When I came on as an intern at the Lean Enterprise Institute in 2012, having just concluded my sophomore year at Boston University, lean fundamentals were abstract at best. I was thrust into a world of Kaizen, A3s, value streams, 5S maintenance, and Hoshin boards. Despite my reading, workshops, and participation in meetings, I struggled to understand why any of this mattered. Sure efficiency seemed important. Problem solving was necessary to… solve problems?! But what exactly was so different about this way of working? I was a fetus in the lean womb.

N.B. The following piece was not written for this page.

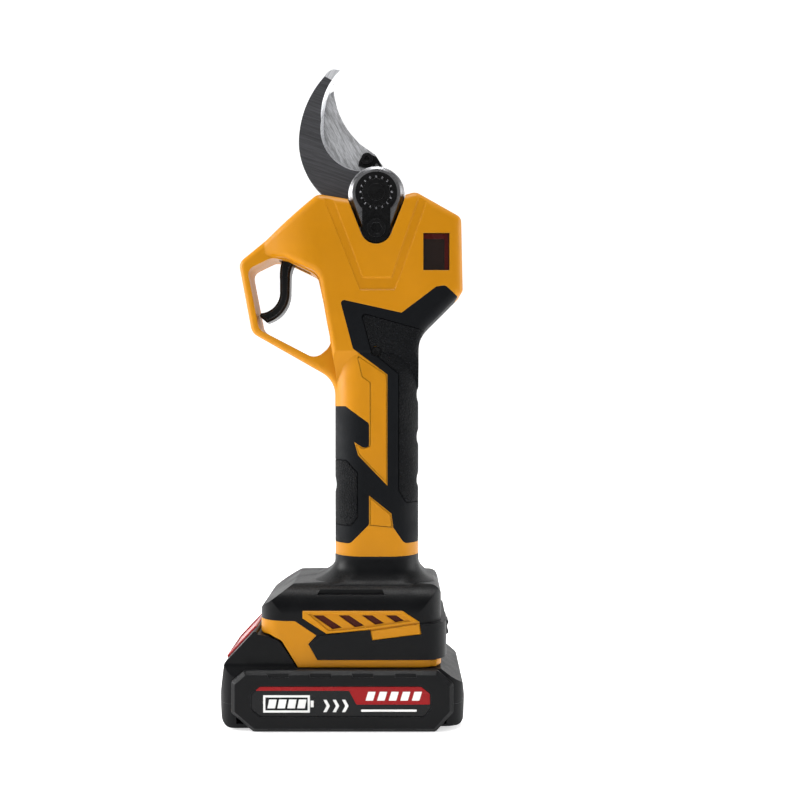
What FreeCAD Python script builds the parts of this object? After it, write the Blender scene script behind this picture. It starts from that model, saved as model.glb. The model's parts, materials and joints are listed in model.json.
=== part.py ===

Things became more clear when I went along with lean coaches to a local nonprofit organization providing food to Boston’s low income community. My co-intern and I were asked to to help assess the challenges volunteers and staff members faced, exploring how a lean culture might benefit the organization. This was the beginning of my birth into real lean understanding. Seeing “problems as opportunities” became the most significant thing about my summer. After talking with staff and management, I became excited (perhaps a bit over-eager) to find solutions to every problem/opportunity we came across.

This project became the foundation for my growing lean knowledge. “Learning by doing” was finally settling in. This training helped me clarify the necessary questions to be asked, how to ask people questions about their work, and how to embrace the challenges that result from hearing their responses.

What else did I learn? Identifying change agents was one of the hardest parts of that experience. Determining just who exactly had ownership over certain processes and how that clarity (or lack of clarity) affected improvement was one of the most enlightening parts.

The following summer, I was an intern in the New York City Health and Hospital Corporation’s Office of Innovation and Efficiency. Under Joanna Omi, I joined a new a lean world. “Breakthrough”, as they call it at HHC, was the daunting lean implementation and training across an enterprise with 40,000+ employees, 11 acute care centers, and five rehab and nursing home facilities. With patient care at the forefront of all objectives, this was an opportunity to see just how vital financial and clinical efficiency and the elimination of waste is in healthcare.

Several days a week, I went to a blood and urine lab in a Bronx hospital. There, I applied skills I learned on the floor at the food bank. Still, experimenting without compromising current operations and getting strong buy-in from staff was challenging. I repeatedly asked myself, how do you convince hardworking, busy people to put faith and effort into change? How do you create a culture that encourages seeing waste in processes and determining what is just disguised as productivity? More and more, I am learning that change, and the belief that change is possible and it will actually be beneficial, takes time. It’s one step at a time.

Lean has showed me that pursuing perfection requires A LOT of active learning. With tools, Lean is usable, sustainable, and rewarding but like most things, it takes work. Thank you LEI for raising me. I’m so excited to continue learning.